Its strength lies in Richard Kelly, director and screenwriter. He creates the Darko world so meticulously, giving the effect he wants to give it, proving his skills as a director and screenwriter. His screenplay displays all these characters, tormented with onething or another, putting them together in a world full of darkness and madness. The situations going on can be the most unexpected in the last 10 years, but yet they are wonderfully written and shot. The characters have a depth and developement, growing into each of us viewers, and we can project the feeling we have to give them easily, weather it is hate or likeableness. And the dialogues are very well written too, smart and funny, adding to the story and entertaining. And the film's tone is wonderfully dark, perfectly fitting for this tale of madness. The director creates the mood for the film in a perfect fashion, becoming what can be one of the best directorial debut's of the last decade.

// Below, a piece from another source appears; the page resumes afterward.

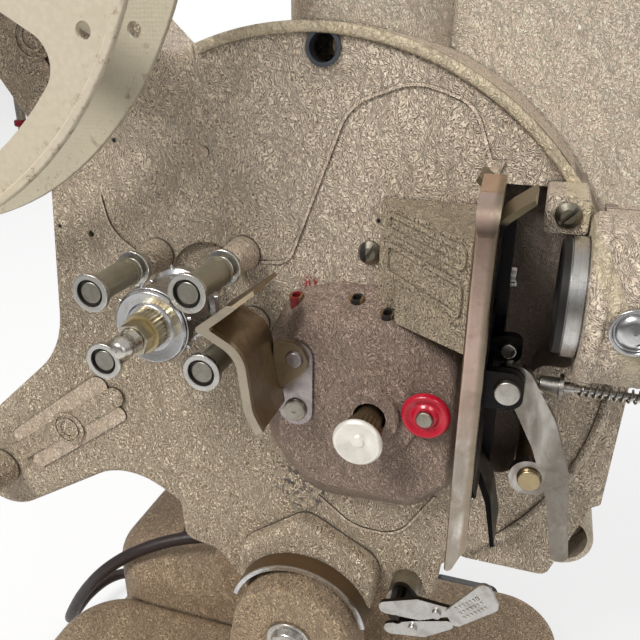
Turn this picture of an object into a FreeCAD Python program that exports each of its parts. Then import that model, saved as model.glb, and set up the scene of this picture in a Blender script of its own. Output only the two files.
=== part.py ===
import FreeCAD, Part
import math
import os

# Sixteen-millimetre film projector, in millimetres.
# The head is laid out from the sprocket's axis where it leaves the front wall:
# X runs to the lens, Y runs to the back, Z runs up.
# Export moves it to the middle of the whole, with its feet at zero.

V = FreeCAD.Vector

# The film and its path
FILM_W = 16.0
FILM_SIDE_GAP = 0.2
FILM_MID_Y = -21.7
LENS_Z = 14.8
RUN_FIT = 0.05
LOOSE = 0.3

# Base
BASE_DROP = 182.0
BASE_LEFT = -66.0
BASE_RIGHT = 108.0
BASE_FRONT = -44.0
BASE_BACK = 84.0
HUMP_RIGHT = 62.0
HUMP_SPLIT = 12.0
FRONT_HUMP_TOP = -134.0
REAR_HUMP_LEFT = -60.0
REAR_HUMP_TOP = -118.0
BASE_WALL = 3.0
FOOT_R = 8.0
FOOT_H = 4.0
BOTTOM_PLATE_T = 2.0
BASE_LOW = -BASE_DROP + FOOT_H - 1.0 + BOTTOM_PLATE_T
PLINTH_TOP = BASE_LOW + 20.0

# Tilt pivot
PIVOT_X = 27.5
PIVOT_Z = -100.0
FRONT_ARM_Y0 = -18.0
FRONT_ARM_Y1 = -6.3
FRONT_ARM_R = 17.8
FRONT_ARM_FOOT = 25.0
TILT_DISC_R = 36.0
TILT_DISC_Y0 = 8.0
TILT_DISC_T = 3.2
PIVOT_BOLT_R = 4.0
GUARD_R = 19.8
GUARD_T = 1.2
GUARD_Y0 = -12.2
LUG_Y = -6.0

# Head casting
CASTING_D = 16.0
CASTING_WALL = 3.5
CASTING_SIDE = 3.0
CASTING_EDGE_R = 1.9
DRUM_X = 27.3
DRUM_Z = -11.5
DRUM_R = 76.0
RIM_W = 2.6
RIM_H = 1.6
PANEL_STEP = 4.0
ARM_END_R = 16.0
SUPPLY_X = -77.2
SUPPLY_Z = 103.3
TAKEUP_X = -82.0
TAKEUP_Z = -75.0
BACK_PLATE_T = 2.0
TOP_HOLE_X = 31.4
TOP_HOLE_Z = 58.9
TOP_HOLE_R = 3.2
TOP_BUSH_T = 0.9
LINE_H = 0.55
LINE_W = 0.7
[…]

But there's also power in the performances. Jake Gyllenhaal plays what could be his best role, or second after Brokeback Mountain, as the troubled and tortured Donnie Darko, giving his character emotion and depth, becoming one of the most unlikely heroes and unusually dark characters of his career. Mary McDonnel plays his mother Rose, who doesn't know what to do with Donnie's attitude. She's very credible as a mother as we see her trying to go through Donnie's problems and facing them in the best way she thinks is possible. Drew Barrimore also gives a very powerful performance as Donnie's teacher, driven with emotion and sparked with wisdom. Maggie Gyllenhaal (Jake's real life sister), Holmes Osbourne, Katharine Ross and the rest of the cast also do an excellent job with their roles.
The film's themes can be hard to interpret, nontheless I have a few theories of my own which I would like to explain. Probably, if you haven't seen the movie you'd like to skip to the next paragraph so you won't be spoiled of anything. I repeat, this section may contain spoilers, and if you're planning to watch it then it is better to skip this paragraph. You've been warned. So Donnie is probably crazy or is probably sane, seeing thins which are actually there but no one else can. While I'm leaning to the former, I think there is a chance of the latter of being truth. The director himself has given his interpretation by saying that there are two different universe, which collide at the beginning and then at the end of the film (which is also the beginning). He said that it was Donnie's fate to die to be able to solve or rather fix the problem of the two universes, making Gretchen and Frank to stay alive. He also said that the Frank he sees is a future dead Frank, who contacts Donnie to make him fulfill his destiny. I think this theories might be very accerted, and it was the writer/director who said them, so they're probably the final word, but still there is room to debate weather he was crazy or really having those visions. I think that may be these possibility may be true. Here is what I think: he is clearly a disturbed child, so when he starts having these visions he doesn't know how to interpret them, and goes on by doing the wrong thing. So basically, he's both crazy and going through all this. Because after all, the ending did happen, right?
Donnie Darko is a very dark, complex and open to interpretation fantasy-psycho thriller film. It has excellent writing and direction, very fine performances and disturbing themes. I also want to mention Gary Jules' cover at the end of the film of "Mad World", which is perfectly fitting for the fim's dark tone and complexity. So, Donnie Darko is not only an entertaining film, but also one that makes you think. Its great aspects make it one of the best of 2001 and the decade of 2000s.
My recommendation: Though I can personally recommend it highly, it may not be a movie for everyone.